Les jeunes et les plus précaires
Les jeunes qui arrivent sur le marché du travail ou ceux qui travaillent de manière intermittente – job d'été, job étudiant, intérim... – seront parmi les plus touchés par la nouvelle réforme. Le gouvernement a en effet décidé de durcir les conditions d'ouverture des droits : à partir du 1er décembre, il faudra avoir travaillé huit mois sur les vingt derniers pour être indemnisé, contre six mois au cours des vingt-quatre derniers actuellement. Ce nouveau durcissement (en 2019, il fallait avoir travaillé quatre mois sur les vingt-huit derniers mois pour être indemnisé) impactera particulièrement les primo-inscrits.
"Avec cette réforme, on va exclure les saisonniers, les jeunes qui travaillent l'été et ceux qui sont éloignés du monde du travail", avance Bruno Coquet, chercheur à l'Observatoire français des conjonctures économiques (OFCE). L'économiste, qui juge que la réforme "vise à récupérer des ressources budgétaires", pourrait aussi porter préjudice à des jeunes en début de carrière, alors même que l'assurance-chômage "doit leur permettre d'avoir un revenu lors de leur recherche d'emploi afin de les aider à converger vers un travail stable".
Les bénéficiaires qui ont perdu leur emploi
"Cette réforme, c'est le carburant qui nous permettra de créer toujours plus de travail dans notre pays", s'est félicité le Premier ministre en présentant les contours de la réforme. Les syndicats craignent pourtant que ce nouveau durcissement vienne affaiblir l'ensemble des bénéficiaires, notamment ceux qui viennent de perdre un emploi. Car en plus du durcissement des conditions d'ouverture des droits, la réforme va réduire la durée d'indemnisation des bénéficiaires de France Travail.

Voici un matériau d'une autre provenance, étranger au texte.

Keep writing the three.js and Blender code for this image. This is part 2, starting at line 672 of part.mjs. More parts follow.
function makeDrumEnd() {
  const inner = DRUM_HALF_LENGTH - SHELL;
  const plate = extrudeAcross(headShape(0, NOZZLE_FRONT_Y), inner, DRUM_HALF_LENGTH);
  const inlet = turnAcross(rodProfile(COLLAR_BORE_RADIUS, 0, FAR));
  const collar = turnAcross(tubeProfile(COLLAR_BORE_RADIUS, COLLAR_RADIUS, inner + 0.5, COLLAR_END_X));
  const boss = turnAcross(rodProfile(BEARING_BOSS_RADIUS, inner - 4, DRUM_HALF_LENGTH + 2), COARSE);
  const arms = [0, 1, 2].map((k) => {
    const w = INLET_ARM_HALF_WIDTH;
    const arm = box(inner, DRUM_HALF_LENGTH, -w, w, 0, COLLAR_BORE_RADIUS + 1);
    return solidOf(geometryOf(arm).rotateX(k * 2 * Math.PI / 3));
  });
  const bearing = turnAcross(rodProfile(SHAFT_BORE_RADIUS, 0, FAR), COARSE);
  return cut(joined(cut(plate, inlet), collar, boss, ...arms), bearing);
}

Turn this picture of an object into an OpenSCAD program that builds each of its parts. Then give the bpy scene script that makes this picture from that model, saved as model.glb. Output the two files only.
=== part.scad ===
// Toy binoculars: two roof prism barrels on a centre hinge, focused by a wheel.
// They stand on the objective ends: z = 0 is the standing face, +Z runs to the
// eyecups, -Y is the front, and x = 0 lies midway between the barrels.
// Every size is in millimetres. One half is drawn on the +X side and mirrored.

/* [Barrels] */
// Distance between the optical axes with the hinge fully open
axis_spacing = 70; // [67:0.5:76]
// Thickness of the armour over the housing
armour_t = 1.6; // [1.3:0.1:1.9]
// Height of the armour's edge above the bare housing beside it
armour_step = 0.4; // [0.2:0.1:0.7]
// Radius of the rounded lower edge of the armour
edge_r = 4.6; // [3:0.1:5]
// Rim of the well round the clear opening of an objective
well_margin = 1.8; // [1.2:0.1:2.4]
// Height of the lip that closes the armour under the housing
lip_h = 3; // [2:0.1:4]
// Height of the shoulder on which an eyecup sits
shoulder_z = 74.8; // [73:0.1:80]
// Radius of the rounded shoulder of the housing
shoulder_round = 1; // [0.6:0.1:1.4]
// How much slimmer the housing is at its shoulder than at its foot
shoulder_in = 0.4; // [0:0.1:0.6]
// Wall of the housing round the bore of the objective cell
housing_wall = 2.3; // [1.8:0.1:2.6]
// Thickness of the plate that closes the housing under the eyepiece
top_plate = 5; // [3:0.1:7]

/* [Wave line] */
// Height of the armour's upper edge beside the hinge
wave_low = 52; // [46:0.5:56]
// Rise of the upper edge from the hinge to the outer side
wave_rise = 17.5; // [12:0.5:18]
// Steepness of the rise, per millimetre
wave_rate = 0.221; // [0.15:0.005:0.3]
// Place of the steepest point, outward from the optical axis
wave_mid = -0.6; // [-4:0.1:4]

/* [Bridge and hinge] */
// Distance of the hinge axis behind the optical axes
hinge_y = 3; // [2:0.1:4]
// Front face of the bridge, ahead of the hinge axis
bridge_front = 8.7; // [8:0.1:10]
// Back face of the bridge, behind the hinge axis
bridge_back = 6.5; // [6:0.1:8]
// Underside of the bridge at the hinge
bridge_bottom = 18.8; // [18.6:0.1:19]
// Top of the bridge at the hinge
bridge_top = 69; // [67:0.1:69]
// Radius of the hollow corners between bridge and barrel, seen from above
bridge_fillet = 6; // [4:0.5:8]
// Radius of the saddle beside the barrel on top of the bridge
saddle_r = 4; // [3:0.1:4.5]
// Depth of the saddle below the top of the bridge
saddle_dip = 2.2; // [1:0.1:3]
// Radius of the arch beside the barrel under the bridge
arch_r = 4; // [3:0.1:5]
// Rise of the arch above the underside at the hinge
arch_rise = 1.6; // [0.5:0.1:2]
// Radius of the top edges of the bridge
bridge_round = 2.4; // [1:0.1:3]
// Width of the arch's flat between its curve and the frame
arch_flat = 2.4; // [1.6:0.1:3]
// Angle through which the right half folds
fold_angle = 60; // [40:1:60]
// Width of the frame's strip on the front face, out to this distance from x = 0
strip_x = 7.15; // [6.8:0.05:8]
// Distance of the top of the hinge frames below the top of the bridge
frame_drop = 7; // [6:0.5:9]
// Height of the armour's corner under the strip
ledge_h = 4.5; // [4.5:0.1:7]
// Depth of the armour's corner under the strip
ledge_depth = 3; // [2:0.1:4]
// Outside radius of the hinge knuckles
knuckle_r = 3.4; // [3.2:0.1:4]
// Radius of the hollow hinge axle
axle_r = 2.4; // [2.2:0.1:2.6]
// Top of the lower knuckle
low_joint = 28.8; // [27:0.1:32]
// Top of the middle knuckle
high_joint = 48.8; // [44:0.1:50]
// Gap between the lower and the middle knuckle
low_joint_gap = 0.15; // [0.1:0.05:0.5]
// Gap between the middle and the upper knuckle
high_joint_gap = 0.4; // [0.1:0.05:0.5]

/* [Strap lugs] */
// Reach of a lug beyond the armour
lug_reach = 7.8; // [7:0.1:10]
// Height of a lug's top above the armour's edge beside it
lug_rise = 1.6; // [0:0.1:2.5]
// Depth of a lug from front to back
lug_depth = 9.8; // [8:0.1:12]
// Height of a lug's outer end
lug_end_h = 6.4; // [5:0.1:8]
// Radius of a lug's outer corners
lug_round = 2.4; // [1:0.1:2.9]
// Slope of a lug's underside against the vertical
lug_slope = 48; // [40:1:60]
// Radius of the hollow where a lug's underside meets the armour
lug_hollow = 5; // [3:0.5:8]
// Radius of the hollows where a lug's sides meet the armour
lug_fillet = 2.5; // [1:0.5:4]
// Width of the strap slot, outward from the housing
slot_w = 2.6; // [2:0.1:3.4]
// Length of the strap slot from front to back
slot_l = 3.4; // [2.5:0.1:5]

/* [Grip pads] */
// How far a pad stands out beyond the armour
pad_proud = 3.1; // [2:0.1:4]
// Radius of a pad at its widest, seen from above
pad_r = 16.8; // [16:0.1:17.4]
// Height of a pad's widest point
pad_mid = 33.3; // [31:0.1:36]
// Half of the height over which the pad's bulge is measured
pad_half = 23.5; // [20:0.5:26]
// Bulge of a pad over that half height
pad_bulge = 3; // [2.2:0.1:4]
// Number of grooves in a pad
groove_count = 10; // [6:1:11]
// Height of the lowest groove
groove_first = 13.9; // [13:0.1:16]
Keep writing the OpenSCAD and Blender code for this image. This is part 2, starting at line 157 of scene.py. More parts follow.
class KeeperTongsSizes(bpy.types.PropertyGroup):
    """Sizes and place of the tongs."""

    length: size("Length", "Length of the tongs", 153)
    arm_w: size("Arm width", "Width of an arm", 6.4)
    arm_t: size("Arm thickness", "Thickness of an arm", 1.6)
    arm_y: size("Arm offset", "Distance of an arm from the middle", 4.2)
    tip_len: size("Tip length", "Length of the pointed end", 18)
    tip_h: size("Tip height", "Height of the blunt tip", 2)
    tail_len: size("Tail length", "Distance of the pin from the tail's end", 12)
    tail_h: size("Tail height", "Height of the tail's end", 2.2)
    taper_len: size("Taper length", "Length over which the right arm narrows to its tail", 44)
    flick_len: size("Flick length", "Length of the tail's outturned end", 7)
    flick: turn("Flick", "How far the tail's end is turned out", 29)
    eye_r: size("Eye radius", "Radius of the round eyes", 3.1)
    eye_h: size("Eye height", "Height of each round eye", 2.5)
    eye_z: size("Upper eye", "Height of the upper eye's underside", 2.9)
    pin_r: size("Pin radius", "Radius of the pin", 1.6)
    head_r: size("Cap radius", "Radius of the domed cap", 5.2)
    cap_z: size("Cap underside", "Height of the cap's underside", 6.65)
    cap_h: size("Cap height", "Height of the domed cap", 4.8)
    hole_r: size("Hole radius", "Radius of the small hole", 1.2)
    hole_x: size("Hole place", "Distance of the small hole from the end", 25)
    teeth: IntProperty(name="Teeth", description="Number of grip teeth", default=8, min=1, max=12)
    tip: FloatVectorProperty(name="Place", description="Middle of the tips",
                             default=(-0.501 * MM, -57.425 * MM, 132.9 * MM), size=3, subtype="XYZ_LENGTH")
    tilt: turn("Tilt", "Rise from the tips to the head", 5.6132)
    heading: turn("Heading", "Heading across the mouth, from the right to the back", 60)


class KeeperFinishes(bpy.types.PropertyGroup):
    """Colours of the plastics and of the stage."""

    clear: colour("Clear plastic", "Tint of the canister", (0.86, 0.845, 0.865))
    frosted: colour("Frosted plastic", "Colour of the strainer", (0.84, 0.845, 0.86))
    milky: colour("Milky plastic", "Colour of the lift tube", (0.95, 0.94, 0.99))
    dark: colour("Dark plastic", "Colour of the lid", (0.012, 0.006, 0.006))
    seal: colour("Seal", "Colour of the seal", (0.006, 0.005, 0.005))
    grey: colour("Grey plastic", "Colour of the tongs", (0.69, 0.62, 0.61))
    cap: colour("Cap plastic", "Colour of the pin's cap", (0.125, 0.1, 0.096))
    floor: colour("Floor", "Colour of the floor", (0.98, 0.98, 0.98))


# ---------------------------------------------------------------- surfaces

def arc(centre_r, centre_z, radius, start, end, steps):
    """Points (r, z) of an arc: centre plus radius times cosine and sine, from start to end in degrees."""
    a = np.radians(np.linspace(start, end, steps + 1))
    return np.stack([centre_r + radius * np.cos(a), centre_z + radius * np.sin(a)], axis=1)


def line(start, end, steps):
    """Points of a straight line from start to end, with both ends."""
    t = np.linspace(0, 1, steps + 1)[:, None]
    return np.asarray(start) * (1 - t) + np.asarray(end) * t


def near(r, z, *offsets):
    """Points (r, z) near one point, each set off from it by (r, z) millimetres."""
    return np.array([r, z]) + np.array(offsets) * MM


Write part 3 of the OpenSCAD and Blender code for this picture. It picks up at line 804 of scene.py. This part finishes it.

La réduction de la période d'affiliation pour ouvrir des droits au chomâge (de vingt-quatre à vingt mois) va avoir un impact sur la durée d'indemnisation maximale, en vertu du principe de "contracyclicité" entré en vigueur en 2023. Elle sera réduite à quinze mois "dans les conditions actuelles" (contre dix-huit actuellement), c'est-à-dire si le taux de chômage se maintient en dessous de 9%, pour les chômeurs de moins de 57 ans. Cette durée maximale baissera encore si le taux de chômage baisse en dessous de 6,5% (il est à 7,5% actuellement).
"Ce qui est très original et singulier avec cette réforme, c'est que l'ensemble des salariés qui perdent un emploi stable sont concernés avec cette baisse à quinze mois. On a longtemps seulement visé ceux qui étaient en intermittence, les jeunes", analyse Mathieu Grégoire, professeur à l'université de Paris-Nanterre et spécialiste des questions liées à l'assurance-chômage.
Les seniors
Alors que les partenaires sociaux n'ont pas trouvé d'accord sur l'emploi des seniors, le gouvernement a décidé que l'âge pour bénéficier d'une allocation plus longue passerait à 57 ans. Cela fait suite au report de deux ans de l'âge légal de départ à la retraite. La durée d'indemnisation maximale de ces demandeurs d'emploi de 57 ans et plus passera aussi de vingt-sept à vingt-deux mois et demi.
Pour compenser, le Premier ministre a annoncé la création d'un "bonus emploi senior". Grâce à cette mesure, "un senior au chômage qui reprendra un emploi moins bien rémunéré que son emploi précédent pourra cumuler son nouveau salaire avec son allocation-chômage" et "retrouvera ainsi sa rémunération initiale, pendant un an", selon Gabriel Attal. Alors que Catherine Vautrin avait annoncé lundi sur BFMTV que ce complément versé par l'assurance-chômage devait compenser le manque à gagner pour les salaires jusqu'à 3 000 euros, le ministère du Travail a précisé à franceinfo qu'il n'y aurait finalement pas de plafonnement de ce bonus emploi senior.
Cette mesure est critiquée par les syndicats, qui y voient un cadeau au patronat et s'inquiètent de cette nouvelle réforme de l'assurance-chômage pour les seniors. L'Union syndicale Solidaires pointe auprès de l'AFP sa "brutalité absolue" pour les seniors, tandis que la CFTC, toujours à l'AFP, craint que les seniors ne soient "massivement renvoyés au RSA".